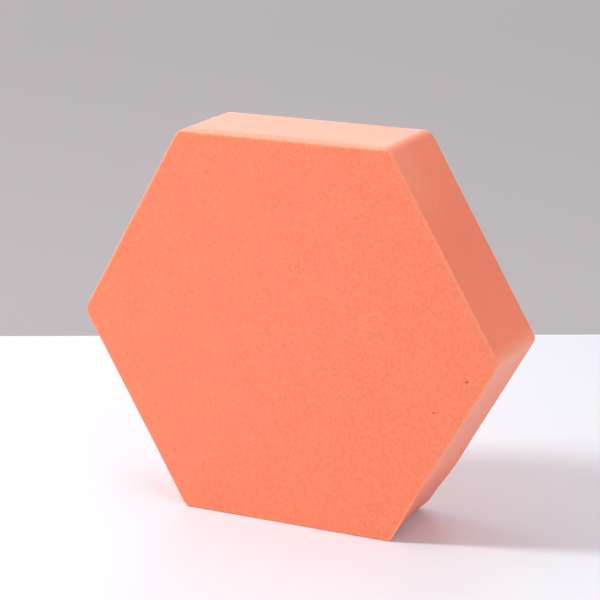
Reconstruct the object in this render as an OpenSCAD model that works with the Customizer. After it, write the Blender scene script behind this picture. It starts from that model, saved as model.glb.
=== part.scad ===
// Hexagonal practice pad: a free-standing block of dense foam, laminated from three plies.
//
// A thin sheet is bonded to each face of a thick core, flush with it all round.
// Millimetres, +Z up. The pad stands on one of its six sides. The origin is at table level,
// in the middle of the box around the pad. The front face looks towards -Y.

/* [Pad] */
// Distance between opposite sides, which is also the standing height
across_flats = 200; // [150:5:300]
// Thickness, from the front face to the rear face
thickness = 50; // [30:1:80]

/* [Plies] */
// Thickness of the sheet on the front face
front_sheet_t = 3; // [2:0.5:6]
// Thickness of the sheet on the rear face
rear_sheet_t = 3; // [2:0.5:6]

/* [Rounding] */
// Radius of the corners between two sides
corner_r = 7; // [3:0.5:15]
// Radius of the rim between a face and the sides
rim_r = 0.8; // [0.4:0.1:1.6]
// Radius of the lower right corner on the front sheet, where it stays crisp
front_toe_r = 3; // [2:0.5:7]
// Radius of the same corner on the core, where the foam is set in
core_toe_r = 14; // [7:1:20]
// Radius of the same corner on the rear sheet
rear_toe_r = 14; // [7:1:20]

/* [Hidden] */

// Colour of the foam
FOAM = [0.99, 0.55, 0.42];
// The hexagon has six corners, numbered anticlockwise from the right-hand one, seen from the front
CORNERS = 6;
TOE = 5;
CORNER_STEP = 360 / CORNERS;
// Facets in a full turn of a corner: a multiple of 12 puts one end of a facet on each flat side
$fn = 36;
// Degrees between the rings of a rim
RIM_STEP = 15;

// Distance from the centre to a sharp corner
corner_reach = across_flats / 2 / cos(CORNER_STEP / 2);
core_t = thickness - front_sheet_t - rear_sheet_t;

// A disc that faces -Y, with its front rim rounded
module puck(r, depth, rim) {
    rotate([-90, 0, 0])
        for (a = [0 : RIM_STEP : 90])
            translate([0, 0, rim * (1 - sin(a))])
                cylinder(r = r - rim * (1 - cos(a)), h = depth - rim * (1 - sin(a)));
}

// One hexagonal ply, drawn round its six corner discs, with its front at y = 0
module ply(depth, toe_r, rim) {
    hull()
        for (k = [0 : CORNERS - 1]) {
            r = k == TOE ? toe_r : corner_r;
            reach = corner_reach - r / cos(CORNER_STEP / 2);
            rotate([0, -k * CORNER_STEP, 0])
                translate([reach, 0, 0])
                    puck(r, depth, rim);
        }
}

// Moves a ply from the middle of its front to its place in the standing pad
module at_depth(y) {
    translate([0, y, across_flats / 2])
        children();
}

module front_sheet() {
    color(FOAM)
        at_depth(-thickness / 2)
            ply(front_sheet_t, front_toe_r, rim_r);
}

module core_block() {
    color(FOAM)
        at_depth(-thickness / 2 + front_sheet_t)
            ply(core_t, core_toe_r, 0);
}

module rear_sheet() {
    color(FOAM)
        at_depth(thickness / 2)
            mirror([0, 1, 0])
                ply(rear_sheet_t, rear_toe_r, rim_r);
}

front_sheet();
core_block();
rear_sheet();
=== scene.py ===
"""Hexagonal foam practice pad: its three plies in detail, standing on a white table.

Lengths are in metres. The pad stands on one of its six sides, its front face looks towards -Y,
and corners are counted anticlockwise from the right-hand one, seen from the front.
"""

import math

import bmesh
import bpy
import numpy as np
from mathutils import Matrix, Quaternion, Vector, noise


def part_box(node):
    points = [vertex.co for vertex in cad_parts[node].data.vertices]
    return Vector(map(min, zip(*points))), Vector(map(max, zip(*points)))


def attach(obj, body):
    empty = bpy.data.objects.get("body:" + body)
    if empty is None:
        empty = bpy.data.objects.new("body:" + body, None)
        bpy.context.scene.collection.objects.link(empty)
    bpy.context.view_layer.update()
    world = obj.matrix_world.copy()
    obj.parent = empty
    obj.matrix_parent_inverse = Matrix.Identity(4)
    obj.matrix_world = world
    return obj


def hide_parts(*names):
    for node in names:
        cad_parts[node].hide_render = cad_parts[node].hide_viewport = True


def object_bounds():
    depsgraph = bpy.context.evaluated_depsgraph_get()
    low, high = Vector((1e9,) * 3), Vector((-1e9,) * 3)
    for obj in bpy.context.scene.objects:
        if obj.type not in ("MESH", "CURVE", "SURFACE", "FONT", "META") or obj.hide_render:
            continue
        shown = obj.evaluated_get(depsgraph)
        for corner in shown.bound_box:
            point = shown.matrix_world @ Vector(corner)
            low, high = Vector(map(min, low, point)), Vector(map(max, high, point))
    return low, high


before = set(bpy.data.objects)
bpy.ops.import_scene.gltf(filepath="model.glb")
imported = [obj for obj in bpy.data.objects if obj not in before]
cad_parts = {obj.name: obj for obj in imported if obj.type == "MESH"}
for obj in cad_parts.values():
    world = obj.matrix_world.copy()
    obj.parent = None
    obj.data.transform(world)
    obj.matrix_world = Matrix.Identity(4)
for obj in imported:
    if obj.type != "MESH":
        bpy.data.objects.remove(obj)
CAD_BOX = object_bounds()

MM = 0.001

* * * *

## GIVEN TASK
Give back exactly the lines running from the line that contains "front at y = 0" through the line that contains "bpy.context.view_layer.update()", and nothing outside them.

## CORRECT RESPONSE
// One hexagonal ply, drawn round its six corner discs, with its front at y = 0
module ply(depth, toe_r, rim) {
    hull()
        for (k = [0 : CORNERS - 1]) {
            r = k == TOE ? toe_r : corner_r;
            reach = corner_reach - r / cos(CORNER_STEP / 2);
            rotate([0, -k * CORNER_STEP, 0])
                translate([reach, 0, 0])
                    puck(r, depth, rim);
        }
}

// Moves a ply from the middle of its front to its place in the standing pad
module at_depth(y) {
    translate([0, y, across_flats / 2])
        children();
}

module front_sheet() {
    color(FOAM)
        at_depth(-thickness / 2)
            ply(front_sheet_t, front_toe_r, rim_r);
}

module core_block() {
    color(FOAM)
        at_depth(-thickness / 2 + front_sheet_t)
            ply(core_t, core_toe_r, 0);
}

module rear_sheet() {
    color(FOAM)
        at_depth(thickness / 2)
            mirror([0, 1, 0])
                ply(rear_sheet_t, rear_toe_r, rim_r);
}

front_sheet();
core_block();
rear_sheet();
=== scene.py ===
"""Hexagonal foam practice pad: its three plies in detail, standing on a white table.

Lengths are in metres. The pad stands on one of its six sides, its front face looks towards -Y,
and corners are counted anticlockwise from the right-hand one, seen from the front.
"""

import math

import bmesh
import bpy
import numpy as np
from mathutils import Matrix, Quaternion, Vector, noise


def part_box(node):
    points = [vertex.co for vertex in cad_parts[node].data.vertices]
    return Vector(map(min, zip(*points))), Vector(map(max, zip(*points)))


def attach(obj, body):
    empty = bpy.data.objects.get("body:" + body)
    if empty is None:
        empty = bpy.data.objects.new("body:" + body, None)
        bpy.context.scene.collection.objects.link(empty)
    bpy.context.view_layer.update()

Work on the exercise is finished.